Además de la corrupción que gravita sobre una gran cantidad de actividades de la esfera pública está la impunidad y hasta el cinismo, el lastimoso botón de muestra es el exalcalde panista de San Blas, Nayarit que en su campaña para llegar de nuevo a la alcaldía dice a sus votantes “sí robé, pero poquito”, a ver si el arranque de sinceridad le acarrea los sufragios que necesita.

            Está asimismo la violencia familiar que viven muchos estudiantes, la cual proviene de diferentes personas, puede ser de sus padres o sus hermanos, contra ellos o contra otros miembros de la familia, como la violencia contra las mujeres, de la que los hijos son a menudo aterrados testigos y por lo tanto también víctimas; en la propia escuela está la violencia —sin que se reconozca y se analice debidamente— que ejercen todavía los docentes y directivos con una pesada carga de autoritarismo, aunque revestida de un discurso racional, moderno y justo.

            Nuestros niños y jóvenes están creciendo en ese entorno, están recibiendo todo tipo de mensajes que les dicen que la violencia es un medio para vivir mejor o para resolver la vida. Esa violencia real es más peligrosa y tangible que los contenidos violentos de los medios que los pequeños reconocen bien como de ficción. Todo ese entorno violento está desencadenando o contribuyendo a perfilar el nuevo tipo de violencia escolar del que casi a diario hay diversas manifestaciones. ¿Es necesario importar vocablos para hablar de ella? No, en español tenemos las palabras que la describen suficientemente, sólo es necesario reconocer el problema y admitir que es la manifestación de uno de mayor dimensión para encontrar los mecanismos que lo enfrenten con pertinencia. Ese problema se llama violencia.

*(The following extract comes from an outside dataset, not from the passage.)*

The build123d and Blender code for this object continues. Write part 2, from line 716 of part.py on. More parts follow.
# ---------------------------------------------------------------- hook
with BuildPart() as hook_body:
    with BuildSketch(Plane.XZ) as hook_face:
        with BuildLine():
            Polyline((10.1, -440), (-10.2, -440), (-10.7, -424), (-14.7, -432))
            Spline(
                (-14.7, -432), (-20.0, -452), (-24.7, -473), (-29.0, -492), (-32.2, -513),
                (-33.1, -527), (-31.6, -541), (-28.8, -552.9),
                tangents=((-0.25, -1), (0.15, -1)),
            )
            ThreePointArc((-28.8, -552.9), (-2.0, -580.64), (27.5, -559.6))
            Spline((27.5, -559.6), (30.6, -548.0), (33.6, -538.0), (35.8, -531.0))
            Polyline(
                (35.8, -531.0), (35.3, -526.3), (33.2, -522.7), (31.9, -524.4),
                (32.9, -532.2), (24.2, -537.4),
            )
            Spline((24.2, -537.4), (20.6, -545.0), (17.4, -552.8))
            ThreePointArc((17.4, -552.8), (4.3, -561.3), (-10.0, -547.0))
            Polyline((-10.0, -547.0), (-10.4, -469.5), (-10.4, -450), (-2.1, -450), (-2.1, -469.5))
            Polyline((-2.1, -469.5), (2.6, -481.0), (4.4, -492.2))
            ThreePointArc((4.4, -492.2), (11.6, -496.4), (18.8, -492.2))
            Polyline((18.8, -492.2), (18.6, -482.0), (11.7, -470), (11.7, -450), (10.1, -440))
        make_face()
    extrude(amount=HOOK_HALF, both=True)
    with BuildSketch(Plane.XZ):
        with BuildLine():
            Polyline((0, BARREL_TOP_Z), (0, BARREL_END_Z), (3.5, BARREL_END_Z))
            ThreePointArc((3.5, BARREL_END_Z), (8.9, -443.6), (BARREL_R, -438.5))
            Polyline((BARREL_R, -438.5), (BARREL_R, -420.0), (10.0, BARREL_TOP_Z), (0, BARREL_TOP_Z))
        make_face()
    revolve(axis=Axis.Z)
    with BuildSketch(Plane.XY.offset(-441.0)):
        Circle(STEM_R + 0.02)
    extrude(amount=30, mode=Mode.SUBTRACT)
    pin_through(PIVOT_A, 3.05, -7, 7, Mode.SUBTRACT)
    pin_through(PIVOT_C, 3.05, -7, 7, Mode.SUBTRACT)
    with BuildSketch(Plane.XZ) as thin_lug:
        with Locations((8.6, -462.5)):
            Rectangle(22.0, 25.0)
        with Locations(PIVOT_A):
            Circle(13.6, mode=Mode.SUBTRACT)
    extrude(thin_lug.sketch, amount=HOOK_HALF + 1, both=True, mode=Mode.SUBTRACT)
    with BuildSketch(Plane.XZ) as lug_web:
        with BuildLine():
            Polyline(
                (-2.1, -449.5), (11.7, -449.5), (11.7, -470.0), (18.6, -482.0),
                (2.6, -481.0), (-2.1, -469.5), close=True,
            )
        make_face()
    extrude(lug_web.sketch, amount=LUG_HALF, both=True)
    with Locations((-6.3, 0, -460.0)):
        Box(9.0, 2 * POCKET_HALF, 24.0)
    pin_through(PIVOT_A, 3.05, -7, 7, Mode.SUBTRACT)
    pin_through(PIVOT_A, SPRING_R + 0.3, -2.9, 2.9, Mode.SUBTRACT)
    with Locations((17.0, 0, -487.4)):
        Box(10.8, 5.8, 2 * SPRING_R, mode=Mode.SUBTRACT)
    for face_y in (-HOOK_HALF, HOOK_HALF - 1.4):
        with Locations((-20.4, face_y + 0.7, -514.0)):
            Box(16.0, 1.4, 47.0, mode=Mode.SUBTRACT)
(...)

            Para empezar, las quince medidas propuestas por la Secretaría de Educación Pública no deben ser contra el acoso escolar, como las denominó, sino contra la violencia y no olvidar que son temporales, emitidas al calor de la urgencia, lo que implica trabajar en un programa que contextualice debidamente este fenómeno para ofrecer estrategias y acciones viables, realistas y pertinentes para ponerle límites. Esperemos no tener que volver al tema por otro hecho lamentable como el de Tamaulipas.